**Scripts that build objects**
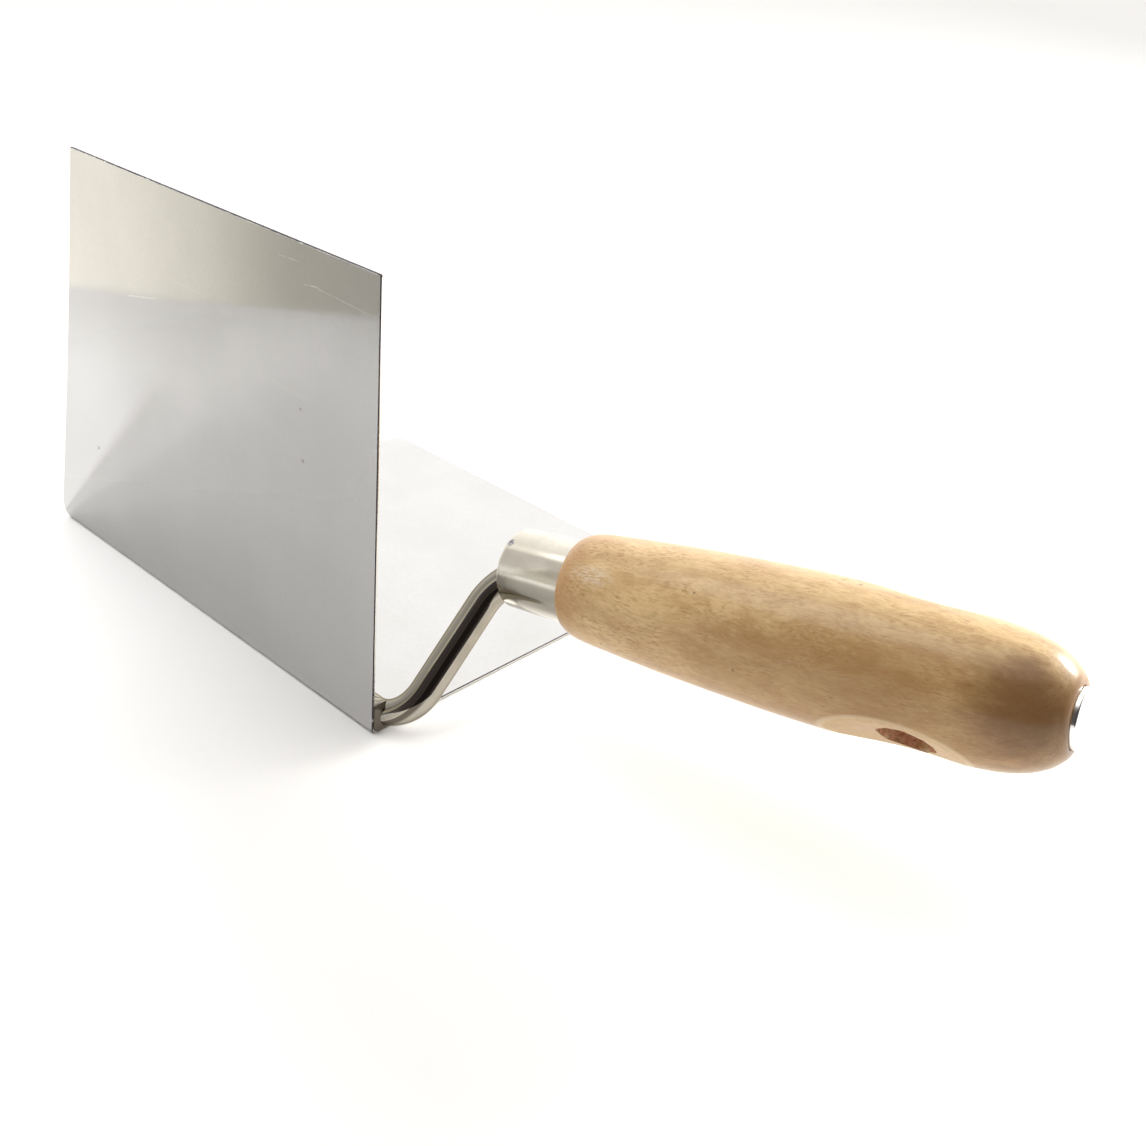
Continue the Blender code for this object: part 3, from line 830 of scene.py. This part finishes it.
def build_bead(name, node, material, standing):
    """Fillet of weld between the foot and one flange; the other bead is its mirror image."""
    seed = 2.2 if standing else 6.6
    stations, arc_points = 150, 11
    start, end = 0.0001, FOOT_LENGTH + 0.0002
    rings = []
    for i in range(stations + 1):
        share = i / stations
        x = start + (end - start) * share
        rise, angle = rod_rise(x)
        seat = SEAT + rise / sqrt(2)
        rod = drawn_down_radius(angle)
        fullness = smooth(-0.03, 0.03, share) * max(1 - smooth(0.9, 1, share), 0.02) ** 0.5
        swell = fullness * (0.78 + 0.3 * wander(x, 0, 0, 0.006, seed))
        ripple = bead_ripple(x, seed)
        leg = WELD_LEG * swell * (0.9 + 0.1 * ripple)
        floor = SHEET + WELD_TOE_GAP
        top_angle = radians(48 + 42 * swell)
        low_angle = radians(25)
        top = Vector((seat + (rod - BURIED) * sin(top_angle),
                      seat - (rod - BURIED) * cos(top_angle)))
        toe = Vector((seat + rod * 0.8 + leg, floor))
        heel = Vector((seat + (rod - BURIED) * sin(low_angle), floor))
        ring = []
        across = Vector((toe.y - top.y, top.x - toe.x)).normalized()
        if across.y < 0:
            across = -across
        for k in range(arc_points + 1):
            t = k / arc_points
            bulge = sin(pi * t) * (0.0003 * swell + 0.00009 * ripple)
            grit = 0.00005 * wander(x, t * 0.004, 0, 0.0009, seed)
            point = top.lerp(toe, t) + across * (bulge + grit * sin(pi * t))
            ring.append(point)
        ring.append(heel)
        rings.append([(x, -p.y, p.x) if standing else (x, -p.x, p.y) for p in ring])
    piece(solid(rings), name, 55, [material], FOLD, node)


def end_bead_reach(x, turn, fullness):
    """Centre of the rod at a station, and where the end weld starts and stops outside it."""
    rise, angle = rod_rise(x)
    centre = SEAT + rise / sqrt(2)
    rod = drawn_down_radius(angle) / cos(angle)
    square = (centre - SHEET * 0.45) / max(cos(turn), -sin(turn), 0.2)
    edge = rod + BURIED
    reach = edge + (min(square, centre * END_WELD_CORNER) - edge) * fullness
    return centre, rod - END_WELD_DEPTH, reach


def build_end_bead(material):
    """Weld filling the corner between the rod and the two sheets at the blade's near end."""
    stations, front, back = 110, 14, 4
    rings = []
    for i in range(stations + 1):
        share = i / stations
        degrees = END_WELD_FROM + (END_WELD_TO - END_WELD_FROM) * share
        turn = radians(degrees)
        from_end = min(END_WELD_FROM - degrees, degrees - END_WELD_TO)
        fullness = smooth(0, END_WELD_FADE, from_end)
        proud = END_WELD_PROUD * (0.1 + 0.9 * fullness)
        proud *= 0.92 + 0.16 * wander(share * 0.01, 0, 0, 0.0025, 5)
        ring = []
        for j in range(front + 1):
            u = j / front
            ring.append((u, -proud * sin(pi * min(u * 0.5 + 0.42, 1))))
        for j in range(1, back):
            ring.append((1 - j / back, 0.00012))
        placed = []
        for u, x in ring:
            centre, start, reach = end_bead_reach(x, turn, fullness)
            out = start + (reach - start) * u
            y = min(-centre + out * cos(turn), -END_WELD_GAP)
            z = max(centre + out * sin(turn), END_WELD_GAP)
            placed.append((x, y, z))
        rings.append(placed)
    piece(solid(rings), "end_weld", 55, [material], FOLD, "weld_bead_end")


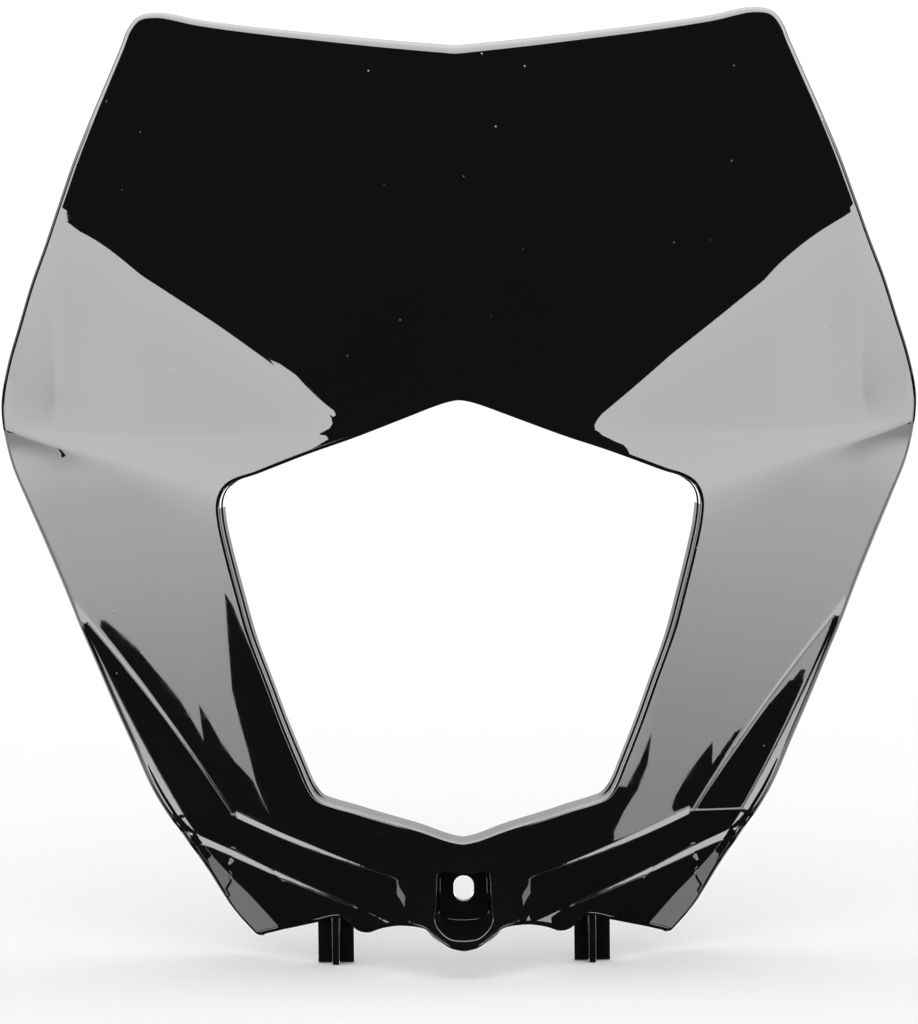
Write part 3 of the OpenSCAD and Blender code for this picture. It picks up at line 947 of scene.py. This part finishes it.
for sg, nm in ((-1, "left"), (1, "right")):
    softbox("low_glow_" + nm, sg, [(67.5, -19.2), (74.5, -19.2), (74.5, -23.2), (66, -24.2), (54, -25.6), (54, -23.4), (65.5, -23.4), (67.5, -22.5)], lambda a, e: 3.4, 1.5)
    softbox("corner_glow_" + nm, sg, [(52, -48), (80, -48), (80, -40.5), (52, -40.5)], lambda a, e: 9.0, 6.0)
    softbox("rim_glow_" + nm, sg, [(104, -12), (176, -1.5), (176, -33), (104, -33)], lambda a, e: 3.2, 6.0)

softbox("cheek_glow_right", 1, [(86, -20.65), (96, -20.65), (96, -4), (86, -4)], lambda a, e: 5.2, 4.0)
softbox("cheek_glow_left", -1, [(86, -18.3), (96, -18.3), (96, -4), (86, -4)], lambda a, e: 5.2, 4.0)

# a curved sheet of light from above the camera over to the back, seen in edges that face up
arc = np.linspace(42, 178, 69)


def over_glow(e):
    tilt = math.radians((e - 5) / 2)
    mirror = 0.04 + 0.96 * (1 - math.cos(tilt)) ** 5
    return 0.46 / mirror


av, af, ag = [], [], []
for i, e in enumerate(arc):
    for xx in (-30.0, 30.0):
        av.append(MIDDLE + Vector((xx, -FAR * math.cos(math.radians(e)), FAR * math.sin(math.radians(e)))))
        ag.append(over_glow(e))
    if i:
        af.append((2 * i - 2, 2 * i - 1, 2 * i + 1, 2 * i))
light_mesh("overhead", av, af, ag)

# the pale wall behind the object, seen only in edges that turn away from the camera
light_mesh("back_wall", [(-8, 12, -3), (8, 12, -3), (8, 12, 12), (-8, 12, 12)], [(0, 1, 2, 3)], [1.0] * 4)

# ---------------------------------------------------------------- camera
D, EL = 1.5, math.radians(5)
cam_data = bpy.data.cameras.new("camera")
cam = bpy.data.objects.new("camera", cam_data)
bpy.context.scene.collection.objects.link(cam)
cam_data.sensor_fit = "HORIZONTAL"
cam_data.sensor_width = 36
cam_data.lens = 36 * 1.5 / 0.2754
target = Vector((-0.00028, 0.010, 0.1124))
loc = target + Vector((0, -D * math.cos(EL), D * math.sin(EL)))
cam.location = loc
quat = (target - loc).to_track_quat("-Z", "Y")
from mathutils import Quaternion
roll = Quaternion((0, 0, 1), math.radians(-0.56))
cam.rotation_mode = "QUATERNION"
cam.rotation_quaternion = quat @ roll
bpy.context.scene.camera = cam
bpy.context.scene.view_settings.view_transform = "Standard"

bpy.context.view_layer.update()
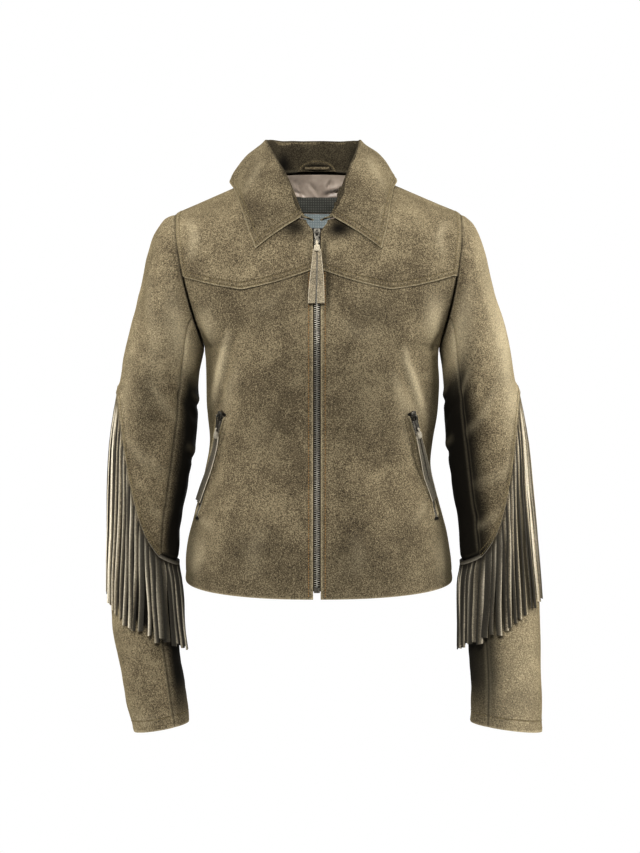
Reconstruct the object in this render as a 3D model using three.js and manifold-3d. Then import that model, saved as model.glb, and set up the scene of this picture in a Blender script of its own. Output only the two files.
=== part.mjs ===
import * as THREE from 'three';
import Module from 'manifold-3d';

// Cropped outdoor jacket with fringed sleeves, worn on a general figure.
// Millimetres, +Z up, the front faces -Y and +X is the wearer's left.
// Z = 0 is the height where the neck meets the shoulders.
const wasm = await Module();
wasm.setup();

const seam = 0.3;            // clear gap between sewn pieces
const suede = 1.6;           // wall of the cloth
const lap = 9;               // how far a yoke covers the front below it
const frontEdge = 4.6;       // each front stops this far from the centre line
const neckHalf = 78;
const neckPoint = { y: 4, z: 12 };
const neckFront = { y: -88, z: -51 };
const neckBack = { y: 66, z: 24 };
const neckTurn = 0.62;       // share of the upper front rows that ends on the centre line
const backNeck = 0.42;       // share of the back's top edge that is neckline
const armDepth = 64;         // half the armhole, front to back
const armBow = 6;

// Body below the armpit, from the hem up. left and right are half widths on each side of the
// centre line, front and back are depths, drop is how much lower the centre hangs.
const bodyRows = [
  { z: -500, left: 168, right: 173, front: 121, back: 114, drop: 18 },
  { z: -472, left: 167, right: 171, front: 118, back: 112, drop: 12 },
  { z: -443, left: 163, right: 166, front: 115, back: 108, drop: 6 },
  { z: -416, left: 156, right: 159, front: 112, back: 103, drop: 2 },
  { z: -385, left: 148, right: 151, front: 109, back: 97, drop: 0 },
  { z: -355, left: 140, right: 145, front: 107, back: 93, drop: 0 },
  { z: -324, left: 136, right: 148, front: 108, back: 91, drop: 0 },
  { z: -293, left: 139, right: 153, front: 111, back: 93, drop: 0 },
  { z: -262, left: 141, right: 155, front: 116, back: 97, drop: 0 },
  { z: -232, left: 142, right: 155, front: 121, back: 101, drop: 0 },
  { z: -206, left: 143, right: 155, front: 123, back: 104, drop: 0 },
];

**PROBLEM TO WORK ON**
Using the data above, transcribe the lines that run from the line with "Reconstruct the object" to the line with "import Module from 'manifold-3d';", both ends kept, and output nothing else.

**EXERCISE RESPONSE**
Reconstruct the object in this render as a 3D model using three.js and manifold-3d. Then import that model, saved as model.glb, and set up the scene of this picture in a Blender script of its own. Output only the two files.
=== part.mjs ===
import * as THREE from 'three';
import Module from 'manifold-3d';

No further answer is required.